Uno podría decir que al transformarse en un impulso artístico organizado y logrado el resentimiento deja de ser resentimiento. Y es cierto, pero eso no le quita su valor de impulso. ¿No le debemos al huevo la tortilla aunque durante el proceso destrocemos su forma? Aceptemos pues la existencia de un resentimiento que se transfiere sus negras energías a una obra de arte, implacable, corrosiva, lucidísima, viva en el extremo opuesto a la complacencia y a la sumisión acrítica ante el poder. Un resentimiento no sé si bueno, pero al menos sí inspirado y productivo.

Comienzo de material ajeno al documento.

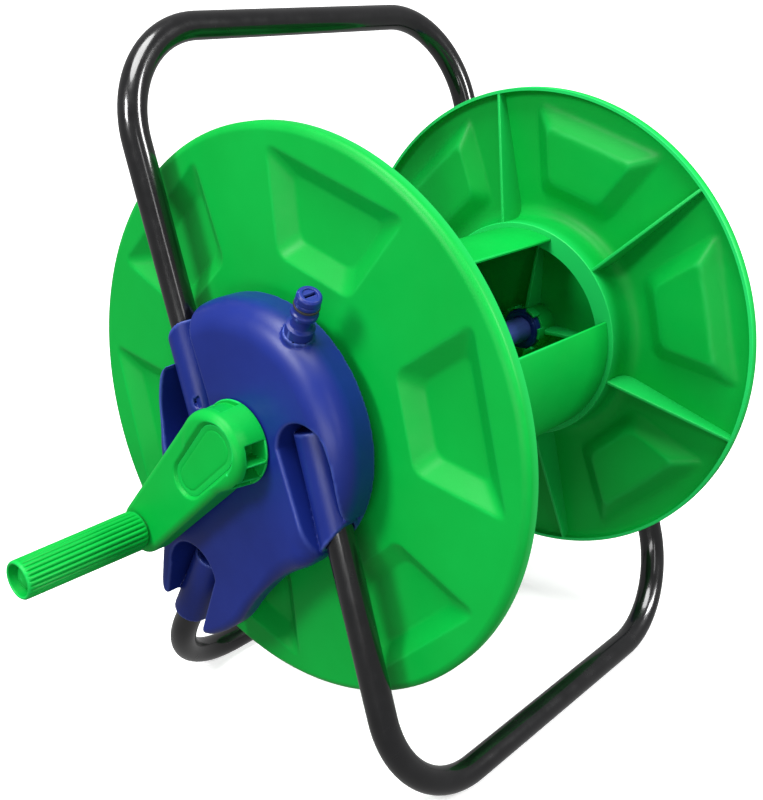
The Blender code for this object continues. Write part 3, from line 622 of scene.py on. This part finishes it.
def moulded(name, base, scratch_and_edge_highlight, deep, rough, shine):
    """Satin moulded polypropylene: slight flow clouding, a painted highlight along outer edges, fine grain
    and handling scratches.
    """
    f = Finish(name)
    cloud = f.noise(11.0, 4.0, 0.6)
    body = f.blend(f.ramp(cloud, 0.35, 0.7, 0.0, 1.0), deep, base)
    # Painted highlight: outer edges are blended towards the lighter colour.
    body = f.blend(f.edges(0.515, 0.60), body, scratch_and_edge_highlight)
    scratch = f.noise(700.0, 2.0, 0.6, f.stretched((1.0, 0.05, 1.3)))
    marks = f.ramp(scratch, 0.74, 0.84, 0.0, 0.07)
    body = f.blend(marks, body, scratch_and_edge_highlight)
    gloss = f.ramp(f.noise(55.0, 5.0, 0.65), 0.3, 0.75, rough - 0.05, rough + 0.07)
    gloss = f.math("ADD", gloss, f.math("MULTIPLY", marks, 0.8))
    fine = f.bump(f.noise(1500.0, 2.0, 0.5), 0.00003, 0.55)
    broad = f.bump(f.noise(24.0, 2.0, 0.4), 0.00035, 0.35, fine)
    f.set(Base_Color=body, Roughness=gloss, Normal=broad, IOR=1.49)
    f.shader.inputs["Specular IOR Level"].default_value = shine
    return f.material


def enamel(name):
    """Gloss black enamel on steel tube: orange peel, dust and a few rubbed places."""
    f = Finish(name)
    cloud = f.noise(30.0, 4.0, 0.6)
    share = f.ramp(cloud, 0.3, 0.75, 0.0, 1.0)
    tone = f.blend(share, (0.002, 0.002, 0.0025, 1), (0.006, 0.006, 0.007, 1))
    rub = f.ramp(f.noise(300.0, 2.0, 0.6), 0.68, 0.78, 0.0, 0.18)
    tone = f.blend(rub, tone, (0.03, 0.03, 0.035, 1))
    gloss = f.ramp(f.noise(75.0, 3.0, 0.55), 0.3, 0.75, 0.16, 0.3)
    peel = f.bump(f.noise(420.0, 2.0, 0.4), 0.00006, 0.35)
    f.set(Base_Color=tone, Roughness=gloss, Normal=peel)
    f.shader.inputs["Coat Weight"].default_value = 0.7
    f.shader.inputs["Coat Roughness"].default_value = 0.07
    return f.material


def rubber(name):
    """Matt black seal rubber."""
    f = Finish(name)
    tone = f.blend(f.noise(200.0, 4.0, 0.6), (0.006, 0.006, 0.006, 1), (0.028, 0.028, 0.027, 1))
    f.set(
        Base_Color=tone, Roughness=f.ramp(f.noise(500.0), 0.3, 0.7, 0.5, 0.8),
        Normal=f.bump(f.noise(1800.0), 0.00004, 0.6),
    )
    return f.material


def acetal(name):
    """Natural white bearing plastic, a little glossier than the mouldings."""
    f = Finish(name)
    tone = f.blend(f.noise(90.0, 4.0, 0.6), (0.62, 0.61, 0.56, 1), (0.80, 0.79, 0.75, 1))
    f.set(
        Base_Color=tone, Roughness=f.ramp(f.noise(260.0), 0.3, 0.7, 0.32, 0.5),
        Normal=f.bump(f.noise(1200.0), 0.00003, 0.5),
    )
    return f.material


def zinc(name):
    """Zinc plated steel with a faint drawn grain."""
    f = Finish(name)
    tone = f.blend(f.noise(240.0, 4.0, 0.6), (0.34, 0.35, 0.36, 1), (0.62, 0.62, 0.63, 1))
    brushed = f.noise(900.0, 2.0, 0.6, f.stretched((0.1, 1.0, 1.0)))
    f.set(
        Base_Color=tone, Metallic=1.0, Roughness=f.ramp(brushed, 0.3, 0.7, 0.22, 0.42),
        Normal=f.bump(brushed, 0.00003, 0.5),
    )
    return f.material


# Each moulding's lighter colour is both the painted highlight on its outer edges and the colour of its
# scratches.
FINISHES = {
    "green_plastic": moulded(
        "green_polypropylene", base=(0.001, 0.39, 0.046, 1), scratch_and_edge_highlight=(0.02, 0.68, 0.15, 1),
        deep=(0.0005, 0.35, 0.038, 1), rough=0.42, shine=0.2,
    ),
    "blue_plastic": moulded(
        "blue_polypropylene", base=(0.008, 0.022, 0.200, 1), scratch_and_edge_highlight=(0.06, 0.10, 0.40, 1),
        deep=(0.005, 0.015, 0.155, 1), rough=0.36, shine=0.4,
    ),
    "black_paint": enamel("black_enamel"),
    "black_rubber": rubber("black_nitrile"),
    "white_acetal": acetal("natural_acetal"),
    "zinc_steel": zinc("zinc_plate"),
}


def finish_piece(obj, body, slot, nodes):
    """Give an object the finish of its slot, tie it to its body and hide the CAD nodes it stands for."""
    obj.data.materials.clear()
    obj.data.materials.append(FINISHES[slot])
    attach(obj, body)
    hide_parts(*nodes)
    return obj


# ---------------------------------------------------------------- flanges


def recess_depth(theta, rho, growth):
    """How far the face is pressed in at an angle and radius."""
    half_turn = SECTOR_TURN / 2.0
    delta = (theta - RECESS_TURN + half_turn) % SECTOR_TURN - half_turn
    radial = rho * np.cos(np.radians(delta))
    sideways = np.abs(rho * np.sin(np.radians(delta)))
    inner = RECESS_INNER - radial
    outer = radial - RECESS_OUTER
    flank = (sideways - RECESS_HALF) * FLANK_NORMAL[0] - (radial - RECESS_INNER) * FLANK_NORMAL[1]
    outside = smax(smax(inner, outer, 6.0), flank, 7.0) - growth
    share = -outside / RECESS_RUN
    return RECESS_DEPTH * smin(smax(share, 0.0, 0.05), 1.0, 0.08)


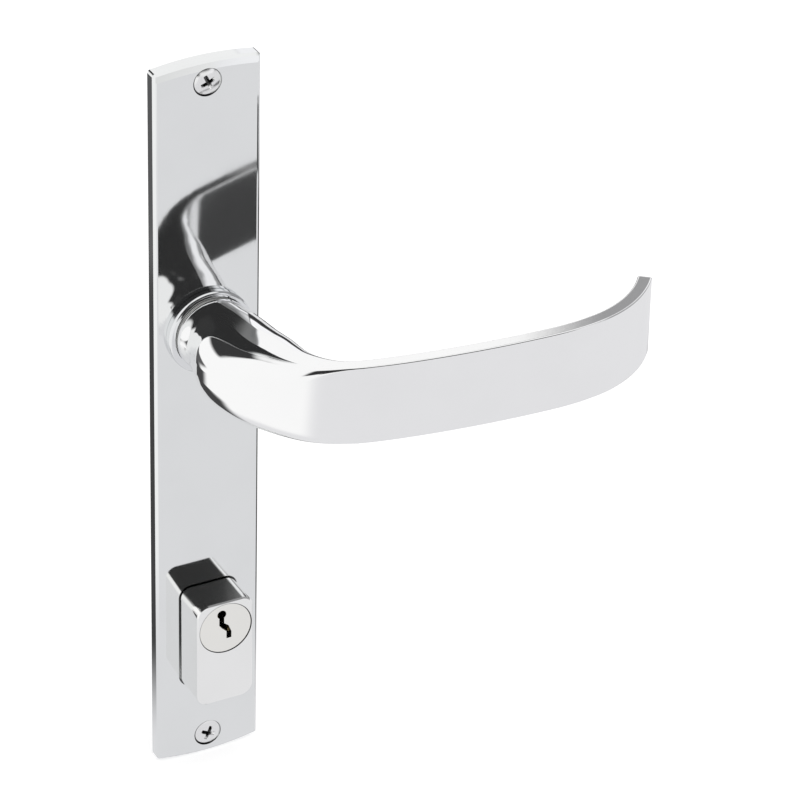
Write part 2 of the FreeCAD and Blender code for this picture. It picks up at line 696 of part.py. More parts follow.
def upright_rod(radius, y, low, high):
    """Many-sided upright bar below the plug's axis, between two heights from that axis."""
    corners = []
    for index in range(PIN_SIDES):
        turn = 2 * math.pi * index / PIN_SIDES
        corners.append(Vector(radius * math.cos(turn), y + radius * math.sin(turn), PLUG_AXIS_Z + low))
    foot = Part.Face(Part.makePolygon(corners + corners[:1]))
    return foot.extrude(Vector(0, 0, high - low))


def cylinder_body():
    body = cylinder_prism(CYLINDER_FRONT, CYLINDER_BACK)
    rim = [e for e in body.Edges if abs(e.CenterOfMass.y - CYLINDER_FRONT) < 1e-3]
    body = body.makeChamfer(CYLINDER_EDGE, rim)
    z = PLUG_AXIS_Z
    face_back = CYLINDER_FRONT + PLUG_FACE_THICKNESS + PLUG_FACE_GAP
    screw_height = z - CYLINDER_FALL + CYLINDER_SCREW_HEIGHT
    screw_start = Vector(-CYLINDER_WIDTH, CYLINDER_BACK - CYLINDER_SCREW_SETBACK, screw_height)
    tools = [
        rod(PLUG_FACE_RADIUS + PLUG_FACE_GAP, CYLINDER_FRONT - 1, face_back, 0, z),
        rod(PLUG_BORE, CYLINDER_FRONT, CYLINDER_BACK + 1, 0, z),
        Part.makeCylinder(CYLINDER_SCREW_RADIUS, CYLINDER_WIDTH * 2, screw_start, Vector(1, 0, 0)),
    ]
    for y in pin_places():
        tools.append(upright_rod(CHAMBER_RADIUS, y, -CYLINDER_FALL - 1, 0))
    return body.cut(tools)


def cylinder_plug():
    """Plug with its face disc, keyway, chambers and the flatted tail that carries the cam."""
    z = PLUG_AXIS_Z
    face_back = CYLINDER_FRONT + PLUG_FACE_THICKNESS
    face = rod(PLUG_FACE_RADIUS, CYLINDER_FRONT, face_back, 0, z)
    barrel = rod(PLUG_RADIUS, face_back - OVERLAP, CYLINDER_BACK, 0, z)
    tail_start = CYLINDER_BACK - OVERLAP
    tail_end = PLUG_CLIP_BACK + TAIL_END
    half = TAIL_FLATS / 2
    flats = block(-TAIL_RADIUS, TAIL_RADIUS, tail_start, tail_end, z - half, z + half)
    tail = rod(TAIL_RADIUS, tail_start, tail_end, 0, z).common(flats)
    groove_floor = TAIL_RADIUS - CIRCLIP_GROOVE_DEPTH
    groove = tube(TAIL_RADIUS + 1, groove_floor, PLUG_CLIP_FRONT, PLUG_CLIP_BACK, 0, z)
    keyway_back = CYLINDER_BACK - KEYWAY_END_WALL
    blade = prism([(x, z + height) for x, height in KEYWAY_BLADE], CYLINDER_FRONT - 1, keyway_back)
    head_x, head_height = KEYWAY_HEAD_PLACE
    head = rod(KEYWAY_HEAD_RADIUS, CYLINDER_FRONT - 1, keyway_back, head_x, z + head_height)
    chamber_top = SHEAR_GAP - PLUG_RADIUS + max(KEY_PIN_LENGTHS) + PIN_HEADROOM
    chambers = [upright_rod(CHAMBER_RADIUS, y, -PLUG_RADIUS - 1, chamber_top) for y in pin_places()]
    return face.fuse([barrel, tail]).cut([groove, blade, head] + chambers)


def key_pin(index):
    """Pin in the plug, as long as its cut in the key asks, its lower end at the shear line."""
    y = pin_places()[index]
    low = SHEAR_GAP - PLUG_RADIUS
    top = low + KEY_PIN_LENGTHS[index]
    pin = upright_rod(PIN_RADIUS, y, low, top)
    tip = [e for e in pin.Edges if abs(e.CenterOfMass.z - PLUG_AXIS_Z - top) < 1e-3]
    return pin.makeChamfer(KEY_PIN_POINT, tip)


def driver_top():
    return -PLUG_BORE - SHEAR_GAP


def driver_pin(index):
    top = driver_top()
    return upright_rod(PIN_RADIUS, pin_places()[index], top - DRIVER_LENGTH, top)


def pin_spring(index):
    """Spring under the driver, as the sleeve that its turns fill."""
    y = pin_places()[index]
    top = driver_top() - DRIVER_LENGTH
    low = CAP_THICKNESS - CYLINDER_FALL
    sleeve = upright_rod(PIN_RADIUS, y, low, top)
    return sleeve.cut(upright_rod(PIN_RADIUS - PIN_SPRING_WALL, y, low - 1, top + 1))


def chamber_caps():
    """Round caps pressed into the mouths of the chambers."""
    low = -CYLINDER_FALL
    high = CAP_THICKNESS - CYLINDER_FALL
    return Part.makeCompound([upright_rod(CHAMBER_RADIUS, y, low, high) for y in pin_places()])


def cylinder_cam():
    """Flat cam on the plug's tail, with the tongue that throws the bolt."""
    front = CAM_FRONT
    back = CAM_BACK
    half = CAM_TONGUE / 2
    ring = rod(CAM_HUB_RADIUS, front, back)
    tongue = block(-half, half, front, back, -CAM_REACH + half, 0)
    nose = rod(half, front, back, 0, half - CAM_REACH)
    cam = ring.fuse([tongue, nose])
    cam.rotate(Vector(0, 0, 0), Vector(0, 1, 0), CAM_ANGLE)
    bore_half = TAIL_FLATS / 2 + SPINDLE_CLEARANCE
    bore = rod(TAIL_RADIUS + SPINDLE_CLEARANCE, front - 1, back + 1)
    reach = TAIL_RADIUS + 1
    bore = bore.common(block(-reach, reach, front - 1, back + 1, -bore_half, bore_half))
    cam = cam.cut(bore).removeSplitter()
    cam.translate(Vector(0, 0, PLUG_AXIS_Z))
    return cam


def plug_clip():
    groove = TAIL_RADIUS - CIRCLIP_GROOVE_DEPTH
    wall = PLUG_CLIP_WALL + CIRCLIP_GROOVE_DEPTH
    return snap_ring(groove, wall, PLUG_CLIP_THICKNESS, PLUG_CLIP_FRONT, PLUG_AXIS_Z)


def all_pieces():
    pieces = {
        "backplate": backplate(),
        "fixing_screws": fixing_screws(),
        "collar_ring": collar_ring(),
        "bearing_bush": bearing_bush(),
        "spring_housing": spring_housing(),
        "stop_disc": stop_disc(),
        "hub_circlip": hub_circlip(),
        "return_spring": return_spring(),
        "housing_cover": housing_cover(),
        "lever_handle": lever_handle(),
        "square_spindle": square_spindle(),
        "spindle_grub_screw": spindle_grub_screw(),
        "cylinder_body": cylinder_body(),
        "cylinder_plug": cylinder_plug(),
        "cylinder_cam": cylinder_cam(),
        "plug_clip": plug_clip(),
        "chamber_caps": chamber_caps(),
    }
    for index in range(PIN_COUNT):
        pieces["key_pin_%d" % (index + 1)] = key_pin(index)
        pieces["driver_pin_%d" % (index + 1)] = driver_pin(index)
        pieces["pin_spring_%d" % (index + 1)] = pin_spring(index)
    return pieces


def main():
    os.makedirs("parts", exist_ok=True)
    for name, shape in all_pieces().items():
        shape.exportStep("parts/%s.step" % name)
        print(name, len(shape.Solids), shape.isValid(), round(shape.Volume, 1))


main()
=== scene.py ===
"""Finished surfaces, metals and studio for a gate lock handle.

The solid model is loaded as a fixed frame. The operators set up the studio, give the solids their
metals, and make the lever, the collar and the screws as surfaces worked out from the sizes in
their property groups. The panel in the sidebar lists them all.
Everything is in metres, with the front towards -Y, +Z up and the lever pointing to +X.
"""

import math

import bmesh
import bpy
import numpy as np
from bpy.props import FloatProperty, FloatVectorProperty, IntProperty, PointerProperty
from bpy.types import Operator, Panel, PropertyGroup
from mathutils import Matrix, Vector


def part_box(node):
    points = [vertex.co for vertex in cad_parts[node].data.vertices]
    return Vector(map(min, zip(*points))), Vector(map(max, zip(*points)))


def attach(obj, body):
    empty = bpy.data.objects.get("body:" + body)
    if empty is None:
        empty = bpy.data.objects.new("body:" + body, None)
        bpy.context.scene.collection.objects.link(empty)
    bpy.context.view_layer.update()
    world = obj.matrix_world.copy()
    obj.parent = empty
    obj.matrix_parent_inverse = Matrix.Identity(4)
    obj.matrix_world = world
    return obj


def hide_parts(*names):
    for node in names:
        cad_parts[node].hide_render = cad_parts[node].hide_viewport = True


bl_info = {
    "name": "Gate Lock Handle",
    "version": (1, 0, 0),
    "blender": (4, 5, 0),
    "location": "View3D > Sidebar > Gate Lock",
    "description": "Finished surfaces, metals and studio for a gate lock handle",
    "category": "Object",
}

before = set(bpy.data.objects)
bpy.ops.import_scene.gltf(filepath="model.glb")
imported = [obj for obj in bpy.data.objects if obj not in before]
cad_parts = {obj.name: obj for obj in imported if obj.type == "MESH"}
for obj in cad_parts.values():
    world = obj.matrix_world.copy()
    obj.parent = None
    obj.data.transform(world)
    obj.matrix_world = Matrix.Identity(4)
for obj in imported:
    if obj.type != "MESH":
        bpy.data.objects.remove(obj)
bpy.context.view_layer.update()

PLATE_LOW, PLATE_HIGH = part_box("backplate")
COLLAR_LOW, COLLAR_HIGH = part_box("collar_ring")
BUSH_LOW, BUSH_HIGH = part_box("bearing_bush")
PLUG_LOW, PLUG_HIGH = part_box("cylinder_plug")
SCREW_LOW, SCREW_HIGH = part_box("fixing_screws")
GRUB_LOW, GRUB_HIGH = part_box("spindle_grub_screw")

# Points nearer than this become one; the least length that is divided by; the cosine past which
# two directions count as one line
MERGE_DISTANCE = 1e-6
LEAST_LENGTH = 1e-12
STRAIGHT_COSINE = 0.999999
# Angle in degrees past which an edge stays sharp
SHARP_ANGLE = 34.0

# How far the plate's ends bow outwards in their middle
END_BOW = 0.0013
# A face looks forwards or backwards when its normal's Y is past this
FACING_LIMIT = 0.5

# Sections at even steps along the neck and the elbow: how far the lever reaches from its centre
# line on its outer side and on its inner side, half its height and its corners' radius. After the
# last row the grip is flat.
NECK_SECTIONS = np.array([
    (0.0104, 0.0110, 0.0106, 0.0104),
    (0.0099, 0.0116, 0.0108, 0.0102),
    (0.0105, 0.0120, 0.0112, 0.0099),
    (0.0116, 0.0123, 0.0115, 0.0098),
    (0.0119, 0.0123, 0.0116, 0.0095),
    (0.0112, 0.0119, 0.0116, 0.0086),
    (0.0098, 0.0109, 0.01165, 0.0073),
    (0.0081, 0.0093, 0.01165, 0.0062),
    (0.0064, 0.0072, 0.01165, 0.0048),
    (0.0047, 0.0052, 0.01165, 0.0031),
    (0.0031, 0.0033, 0.01165, 0.0016),
    (0.0021, 0.0021, 0.01165, 0.0007),
])
# Largest corner radius, as a share of the half height or half width that bounds it
ROUNDEST_CORNER = 0.995
# Smallest corner radius at the rounded tip, as a share of the grip's edge rounding
TIP_CORNER = 0.05
# Where the points of a section's flat sides lie, as shares of the side
FLAT_SIDE_POINTS = (0.04, 0.5, 0.96)
# Corners of the round hole for the grub screw, and how much longer than half the grip's height
# the cut is, so that it runs past both its ends
HOLE_CORNERS = 64
HOLE_OVERRUN = 0.002

# Rings of a screw's head and of its thread
HEAD_RINGS = 60
THREAD_RINGS = 90
# Where the wall of the cross recess starts and ends, as shares of half an arm's width
RECESS_WALL = (1.25, 0.8)
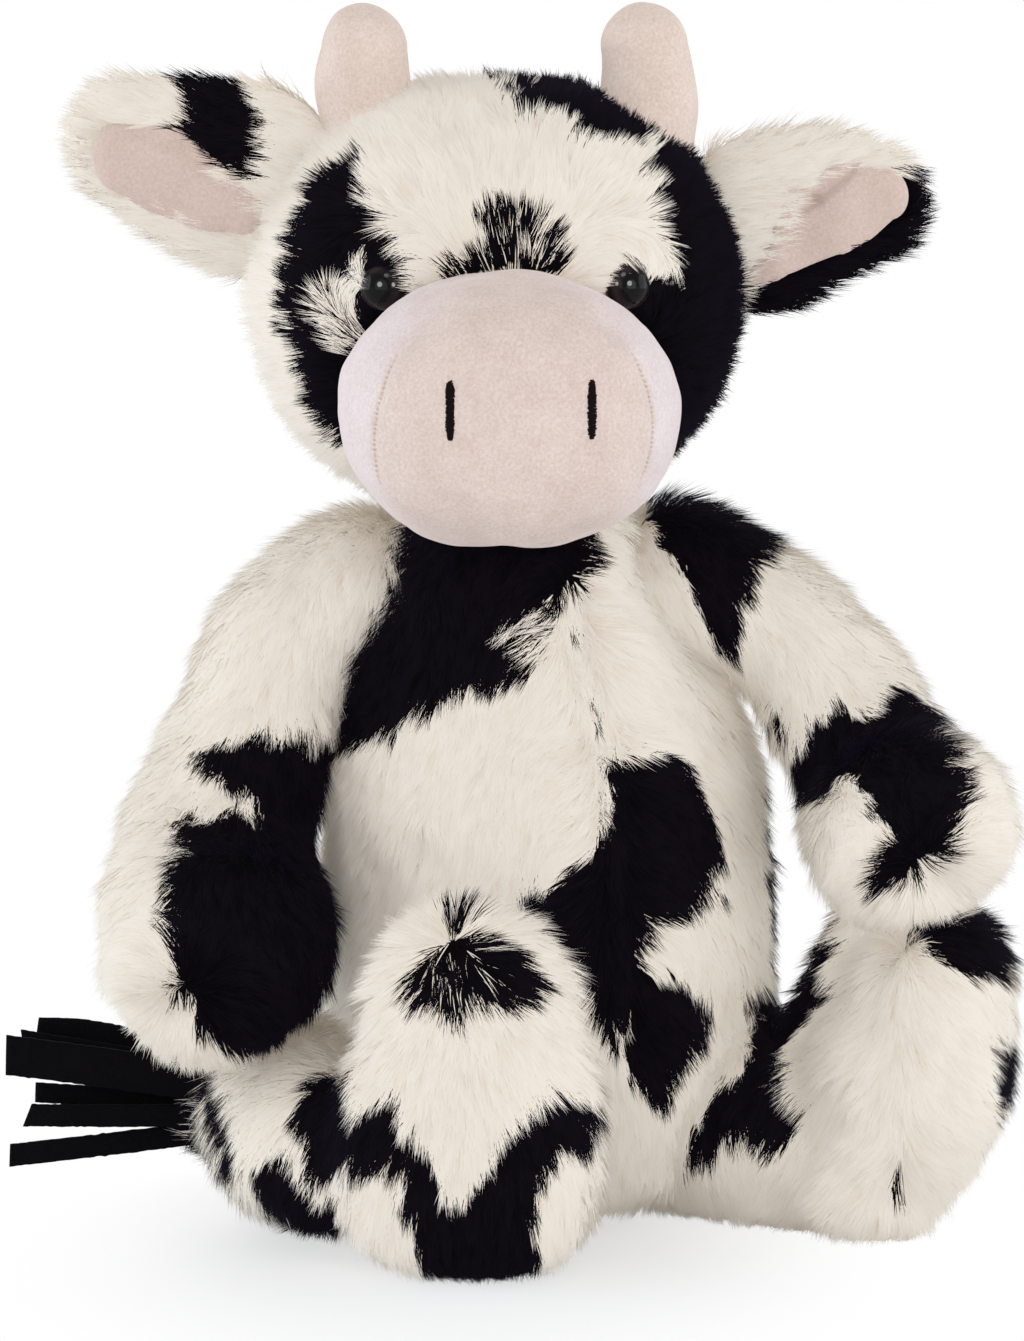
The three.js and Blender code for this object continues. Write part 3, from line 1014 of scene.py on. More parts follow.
@dataclass(frozen=True)
class Coat:
    """A body's dyed patches, in the order in which they are dyed."""

    marks: tuple[Patch | Blot, ...]
    fray: float = 1.1  # how far a patch's edge wanders, in millimetres
    fray_size: float = 7.0  # from one turn of the edge to the next
    seed: int = 7

    def black_share(self, places: np.ndarray) -> np.ndarray:
        """The share of black strands at each place.

        Args:
            places: Rows of places in millimetres.

        Returns:
            Shares from 0 to 1.
        """
        ripples = [Ripple(self.fray_size, self.seed + k) for k in range(3)]
        wander = np.stack([ripple.at(places) for ripple in ripples], axis=1)
        spots = places + self.fray * wander
        pixels = VIEW.pixels(spots)
        black = np.zeros(len(places))
        for mark in self.marks:
            covered = mark.cover(spots, pixels)
            target = 1.0 if mark.dye is Dye.BLACK else 0.0
            black[covered] += (target - black[covered]) * mark.share
        return black


# The pile


@dataclass(frozen=True)
class Whorl:
    """A gather, or a seam, that the pile is combed away from."""

    start: np.ndarray
    end: np.ndarray
    strength: float
    reach: float

    def push(self, places: np.ndarray) -> np.ndarray:
        """The combing at each place.

        Args:
            places: Rows of places in millimetres.

        Returns:
            Rows of directions, longer where the combing is stronger.
        """
        apart = places - nearest_on(self.start, self.end, places)
        gaps = np.linalg.norm(apart, axis=1, keepdims=True)
        return self.strength * np.exp(-((gaps / self.reach) ** 2)) * apart / np.maximum(gaps, 0.5)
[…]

Pero existe otra clase de resentimiento que se reconoce justo por lo contrario. Es un resentimiento sin obra, pasivo, incapaz de generar nada. Un resentimiento que no es tanto un punto de partida como de llegada, que no deriva de una injusticia estructural ni de un abuso personal, sino que va segregándose despacio de la inactividad, de la irresolución, de la incapacidad de producir o aportar algo en el espacio común de la escritura creativa o crítica (algo muy corriente entre los hombres y las mujeres de libros, el oficio más democrático, al que cualquiera con papel y bolígrafo y algo de paciencia puede exhibir su talento y su capacidad en una porción de mundo donde ser apreciado; de no ser así le ocurre algo parecido al ajedrecista: juegos donde es muy difícil darle la culpa al árbitro o a la mala suerte, ninguna puede prolongarse tanto; y no es de extrañar que esta clase de resentido elijan el disfraz del ágrafo, del superexigente, del hipercrítico, del culmen de la moralidad, del talibán de una pureza inexpresada). Un resentimiento que no ni siquiera puede justificarse con la esperanza difusa de llevar un día algo a cabo, porque su condición de posibilidad es precisamente la de ser un artista sin obra o con una obra que es apenas nada. Y esta clase de resentimiento, impotente y vacante, sí es horrible, y uno solo puede compadecer (y apartarse) de quien sospeche que lo padezca.